[start of RECORDS FOR THE TASK]

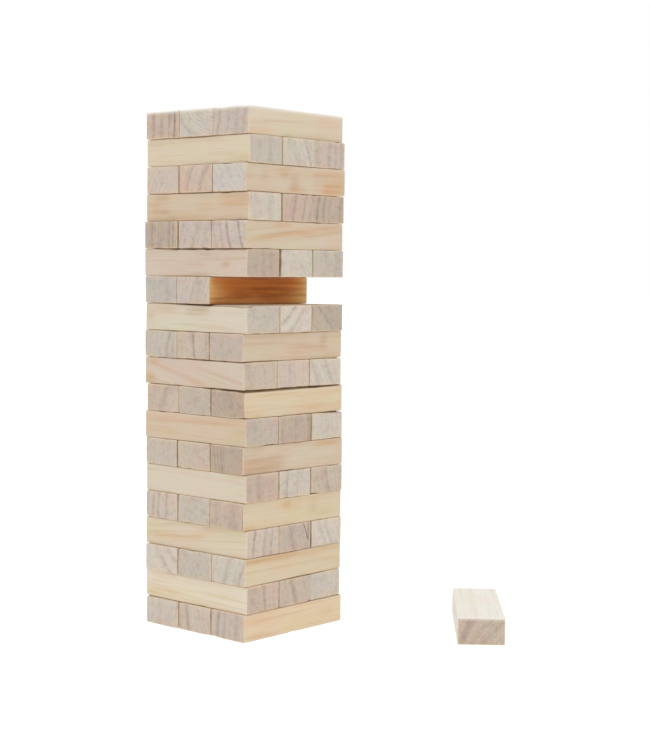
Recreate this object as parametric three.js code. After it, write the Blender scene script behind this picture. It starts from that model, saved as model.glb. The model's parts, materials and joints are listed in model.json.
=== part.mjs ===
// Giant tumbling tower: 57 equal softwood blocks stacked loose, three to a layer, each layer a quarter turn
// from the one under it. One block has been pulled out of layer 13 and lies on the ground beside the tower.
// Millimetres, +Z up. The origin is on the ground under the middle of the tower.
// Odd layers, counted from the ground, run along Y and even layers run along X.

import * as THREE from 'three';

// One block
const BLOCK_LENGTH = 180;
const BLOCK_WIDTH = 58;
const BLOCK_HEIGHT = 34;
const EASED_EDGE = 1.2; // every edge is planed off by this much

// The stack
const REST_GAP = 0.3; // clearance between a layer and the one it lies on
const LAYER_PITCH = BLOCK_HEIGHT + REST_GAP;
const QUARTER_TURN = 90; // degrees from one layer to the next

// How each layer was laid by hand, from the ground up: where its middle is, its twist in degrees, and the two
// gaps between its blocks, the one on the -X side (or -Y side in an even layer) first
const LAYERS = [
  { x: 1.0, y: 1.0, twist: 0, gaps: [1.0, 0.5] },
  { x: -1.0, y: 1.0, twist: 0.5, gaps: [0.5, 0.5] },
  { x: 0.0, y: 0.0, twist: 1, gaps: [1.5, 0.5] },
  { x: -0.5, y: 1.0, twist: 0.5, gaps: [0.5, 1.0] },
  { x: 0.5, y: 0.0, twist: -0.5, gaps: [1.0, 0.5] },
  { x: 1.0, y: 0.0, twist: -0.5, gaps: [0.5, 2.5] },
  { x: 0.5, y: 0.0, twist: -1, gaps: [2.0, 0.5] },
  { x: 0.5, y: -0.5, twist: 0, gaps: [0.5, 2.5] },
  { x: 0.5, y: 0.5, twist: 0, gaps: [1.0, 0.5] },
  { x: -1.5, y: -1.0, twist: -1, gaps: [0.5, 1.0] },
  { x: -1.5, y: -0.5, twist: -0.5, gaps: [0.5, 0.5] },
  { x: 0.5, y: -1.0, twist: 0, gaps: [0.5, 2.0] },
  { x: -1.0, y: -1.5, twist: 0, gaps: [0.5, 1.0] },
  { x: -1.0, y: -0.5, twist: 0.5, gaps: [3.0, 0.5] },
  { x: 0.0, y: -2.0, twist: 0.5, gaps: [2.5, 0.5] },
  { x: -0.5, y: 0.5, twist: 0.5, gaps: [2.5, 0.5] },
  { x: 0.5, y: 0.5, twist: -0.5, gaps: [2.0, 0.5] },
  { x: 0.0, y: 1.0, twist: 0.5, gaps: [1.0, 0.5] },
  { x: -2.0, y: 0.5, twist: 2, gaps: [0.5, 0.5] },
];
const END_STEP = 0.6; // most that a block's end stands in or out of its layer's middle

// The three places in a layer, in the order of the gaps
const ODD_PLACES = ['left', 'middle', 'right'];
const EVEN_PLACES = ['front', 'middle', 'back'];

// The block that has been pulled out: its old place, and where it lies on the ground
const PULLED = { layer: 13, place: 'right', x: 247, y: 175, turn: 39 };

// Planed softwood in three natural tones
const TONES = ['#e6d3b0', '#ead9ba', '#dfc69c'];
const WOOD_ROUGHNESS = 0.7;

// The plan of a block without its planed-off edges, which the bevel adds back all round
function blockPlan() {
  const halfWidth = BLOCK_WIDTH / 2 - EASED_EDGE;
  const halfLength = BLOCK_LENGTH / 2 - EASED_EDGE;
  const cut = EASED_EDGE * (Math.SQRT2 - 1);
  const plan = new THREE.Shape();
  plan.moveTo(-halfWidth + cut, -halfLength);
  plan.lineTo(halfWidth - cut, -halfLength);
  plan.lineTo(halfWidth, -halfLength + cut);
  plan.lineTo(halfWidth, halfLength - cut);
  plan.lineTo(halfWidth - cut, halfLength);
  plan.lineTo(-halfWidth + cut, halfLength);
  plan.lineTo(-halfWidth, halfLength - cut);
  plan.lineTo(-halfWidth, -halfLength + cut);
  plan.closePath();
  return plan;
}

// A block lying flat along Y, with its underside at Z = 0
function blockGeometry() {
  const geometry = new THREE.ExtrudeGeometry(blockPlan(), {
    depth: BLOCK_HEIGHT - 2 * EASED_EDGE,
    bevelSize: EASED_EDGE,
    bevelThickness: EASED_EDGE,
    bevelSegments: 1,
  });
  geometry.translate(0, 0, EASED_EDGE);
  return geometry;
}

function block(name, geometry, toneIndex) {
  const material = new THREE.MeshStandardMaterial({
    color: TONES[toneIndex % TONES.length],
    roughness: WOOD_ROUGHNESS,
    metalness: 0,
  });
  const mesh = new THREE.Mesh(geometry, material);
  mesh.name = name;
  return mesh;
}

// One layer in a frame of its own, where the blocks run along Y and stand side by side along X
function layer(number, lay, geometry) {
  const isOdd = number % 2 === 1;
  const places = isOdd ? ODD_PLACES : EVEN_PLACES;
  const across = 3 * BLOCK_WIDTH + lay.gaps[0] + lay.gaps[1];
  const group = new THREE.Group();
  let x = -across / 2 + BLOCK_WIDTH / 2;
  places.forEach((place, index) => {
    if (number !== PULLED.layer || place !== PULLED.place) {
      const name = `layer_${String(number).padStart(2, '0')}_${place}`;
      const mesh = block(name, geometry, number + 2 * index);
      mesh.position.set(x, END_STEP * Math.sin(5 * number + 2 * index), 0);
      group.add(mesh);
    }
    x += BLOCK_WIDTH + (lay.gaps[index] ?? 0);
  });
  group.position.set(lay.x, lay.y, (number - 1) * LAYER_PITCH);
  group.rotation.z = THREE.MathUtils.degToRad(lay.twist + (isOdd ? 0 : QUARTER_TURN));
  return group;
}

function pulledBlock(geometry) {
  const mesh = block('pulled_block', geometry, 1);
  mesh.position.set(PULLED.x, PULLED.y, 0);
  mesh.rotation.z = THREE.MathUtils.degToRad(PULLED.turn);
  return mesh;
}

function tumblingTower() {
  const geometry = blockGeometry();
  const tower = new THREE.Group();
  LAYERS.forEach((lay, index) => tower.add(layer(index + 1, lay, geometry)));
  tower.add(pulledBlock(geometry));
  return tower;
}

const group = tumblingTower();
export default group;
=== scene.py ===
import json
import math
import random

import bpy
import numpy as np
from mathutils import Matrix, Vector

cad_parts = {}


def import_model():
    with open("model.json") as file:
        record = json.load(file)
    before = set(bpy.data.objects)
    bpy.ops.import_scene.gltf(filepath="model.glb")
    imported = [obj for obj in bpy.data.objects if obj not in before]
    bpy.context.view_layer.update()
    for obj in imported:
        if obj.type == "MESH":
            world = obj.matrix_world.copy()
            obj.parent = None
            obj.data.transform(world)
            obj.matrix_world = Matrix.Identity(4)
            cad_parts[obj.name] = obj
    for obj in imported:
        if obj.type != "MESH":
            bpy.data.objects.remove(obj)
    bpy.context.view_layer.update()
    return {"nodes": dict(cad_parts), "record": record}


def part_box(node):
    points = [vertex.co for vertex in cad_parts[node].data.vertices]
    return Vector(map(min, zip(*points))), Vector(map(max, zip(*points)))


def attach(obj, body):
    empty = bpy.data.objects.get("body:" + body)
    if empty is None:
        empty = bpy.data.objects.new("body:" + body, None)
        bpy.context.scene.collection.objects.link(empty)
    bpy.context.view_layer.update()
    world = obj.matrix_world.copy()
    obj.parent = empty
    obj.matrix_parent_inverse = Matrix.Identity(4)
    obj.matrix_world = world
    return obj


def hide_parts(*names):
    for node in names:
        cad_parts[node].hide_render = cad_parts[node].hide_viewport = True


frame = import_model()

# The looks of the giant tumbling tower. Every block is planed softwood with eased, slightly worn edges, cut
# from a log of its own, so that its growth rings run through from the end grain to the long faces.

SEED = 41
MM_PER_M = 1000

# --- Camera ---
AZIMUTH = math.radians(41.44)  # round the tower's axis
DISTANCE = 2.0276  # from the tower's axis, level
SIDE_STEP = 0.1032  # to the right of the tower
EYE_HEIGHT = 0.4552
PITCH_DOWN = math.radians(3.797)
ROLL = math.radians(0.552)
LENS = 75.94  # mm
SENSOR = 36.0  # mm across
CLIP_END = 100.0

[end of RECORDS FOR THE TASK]
[start of RECORDS FOR THE TASK]

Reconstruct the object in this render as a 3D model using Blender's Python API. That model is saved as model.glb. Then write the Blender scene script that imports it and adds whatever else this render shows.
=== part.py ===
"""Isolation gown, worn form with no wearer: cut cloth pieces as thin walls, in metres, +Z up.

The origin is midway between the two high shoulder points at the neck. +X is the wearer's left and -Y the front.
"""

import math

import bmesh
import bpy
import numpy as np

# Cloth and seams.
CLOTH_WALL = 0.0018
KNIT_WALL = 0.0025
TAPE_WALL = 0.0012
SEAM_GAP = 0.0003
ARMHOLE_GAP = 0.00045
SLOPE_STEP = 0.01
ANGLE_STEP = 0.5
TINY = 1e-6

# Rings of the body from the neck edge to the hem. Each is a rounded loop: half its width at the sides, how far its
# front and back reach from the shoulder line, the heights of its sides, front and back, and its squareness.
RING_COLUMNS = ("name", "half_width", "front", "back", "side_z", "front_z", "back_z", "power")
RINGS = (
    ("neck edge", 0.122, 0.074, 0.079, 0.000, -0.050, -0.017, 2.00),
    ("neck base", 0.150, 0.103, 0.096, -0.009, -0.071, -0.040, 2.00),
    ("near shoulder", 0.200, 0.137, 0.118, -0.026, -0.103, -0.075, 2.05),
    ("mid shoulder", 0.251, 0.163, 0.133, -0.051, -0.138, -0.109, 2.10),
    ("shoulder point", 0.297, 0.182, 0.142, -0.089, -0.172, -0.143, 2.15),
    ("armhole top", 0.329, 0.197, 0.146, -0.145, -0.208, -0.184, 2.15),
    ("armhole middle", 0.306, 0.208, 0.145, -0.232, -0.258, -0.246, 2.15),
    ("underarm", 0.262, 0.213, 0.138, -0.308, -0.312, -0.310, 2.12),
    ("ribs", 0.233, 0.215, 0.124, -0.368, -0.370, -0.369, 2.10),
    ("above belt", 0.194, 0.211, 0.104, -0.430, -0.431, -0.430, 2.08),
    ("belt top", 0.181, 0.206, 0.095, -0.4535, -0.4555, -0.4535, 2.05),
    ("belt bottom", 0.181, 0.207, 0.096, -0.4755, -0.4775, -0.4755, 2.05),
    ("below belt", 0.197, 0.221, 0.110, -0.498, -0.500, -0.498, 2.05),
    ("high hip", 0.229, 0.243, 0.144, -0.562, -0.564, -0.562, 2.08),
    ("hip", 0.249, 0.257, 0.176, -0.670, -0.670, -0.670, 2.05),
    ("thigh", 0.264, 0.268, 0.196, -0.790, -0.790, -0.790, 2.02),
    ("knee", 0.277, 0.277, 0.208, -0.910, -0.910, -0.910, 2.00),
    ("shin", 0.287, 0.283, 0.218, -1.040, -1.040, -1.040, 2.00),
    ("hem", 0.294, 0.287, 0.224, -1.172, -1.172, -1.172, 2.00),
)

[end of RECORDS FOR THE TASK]
[start of RECORDS FOR THE TASK]

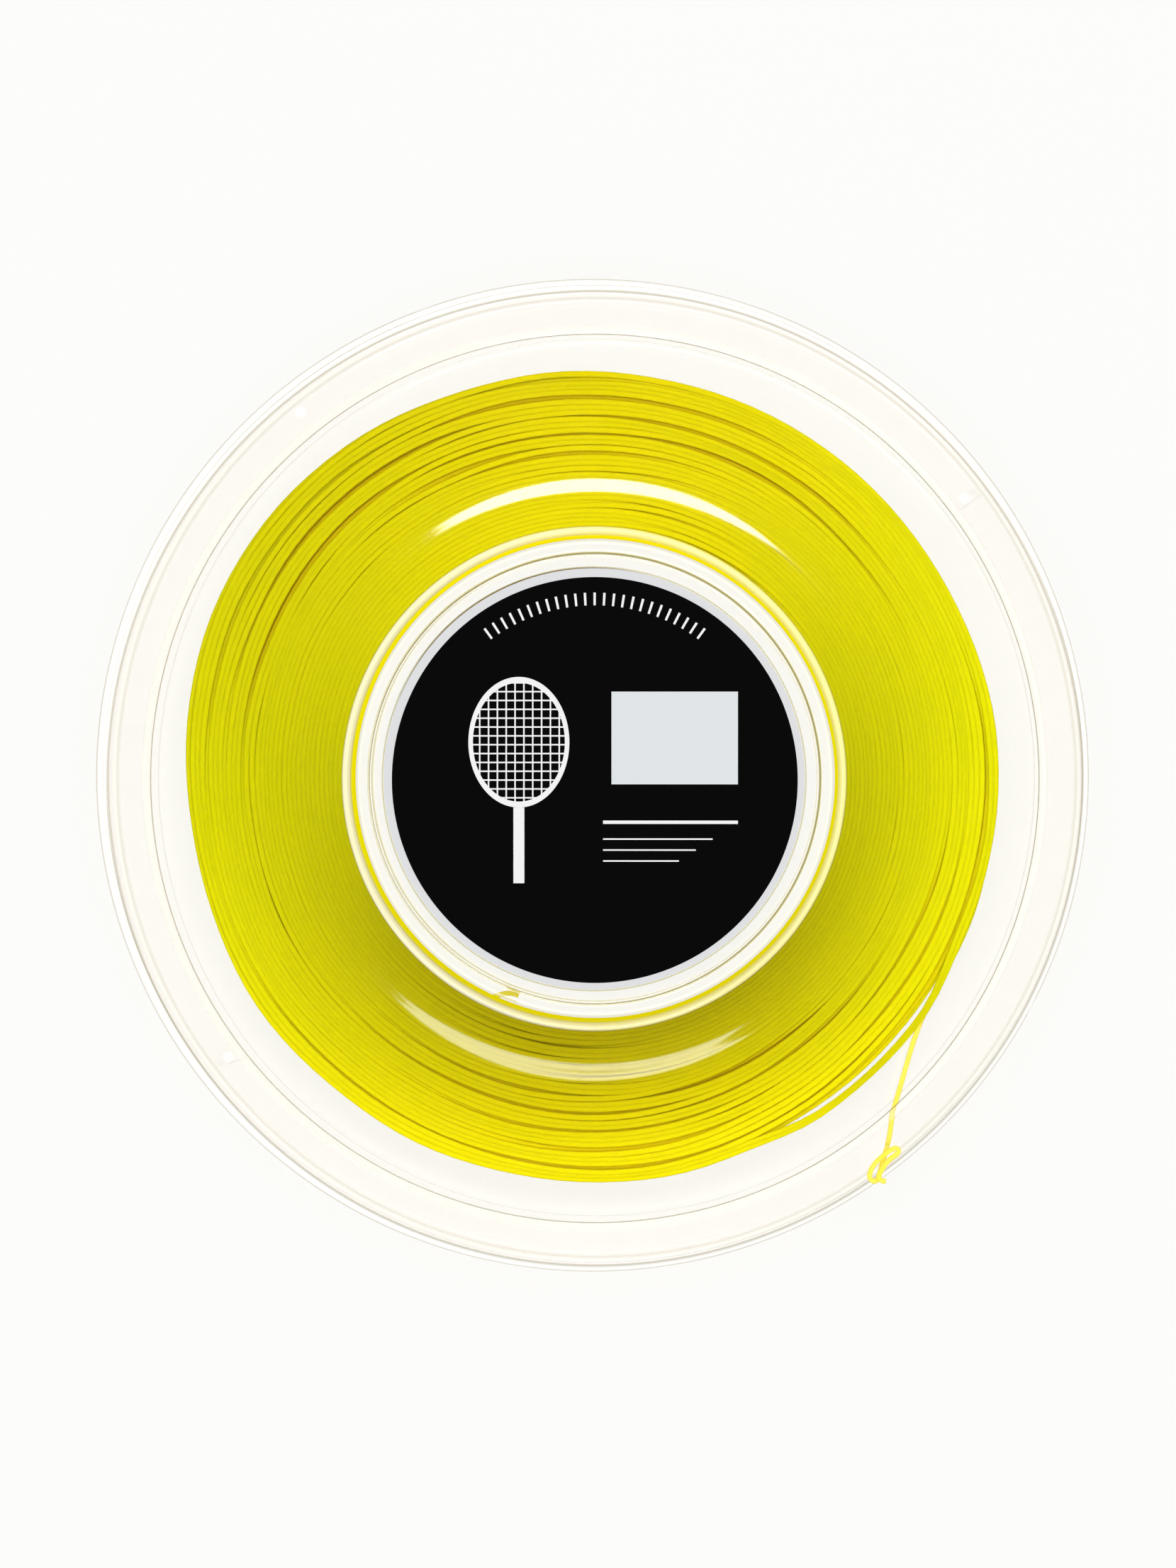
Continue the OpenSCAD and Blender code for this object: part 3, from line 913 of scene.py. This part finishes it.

[end of RECORDS FOR THE TASK]

> **GOAL**:
Check each line of the data above for the string "copy", then report how many lines have it, with no other words.

> **CORRECT OUTPUT**:
2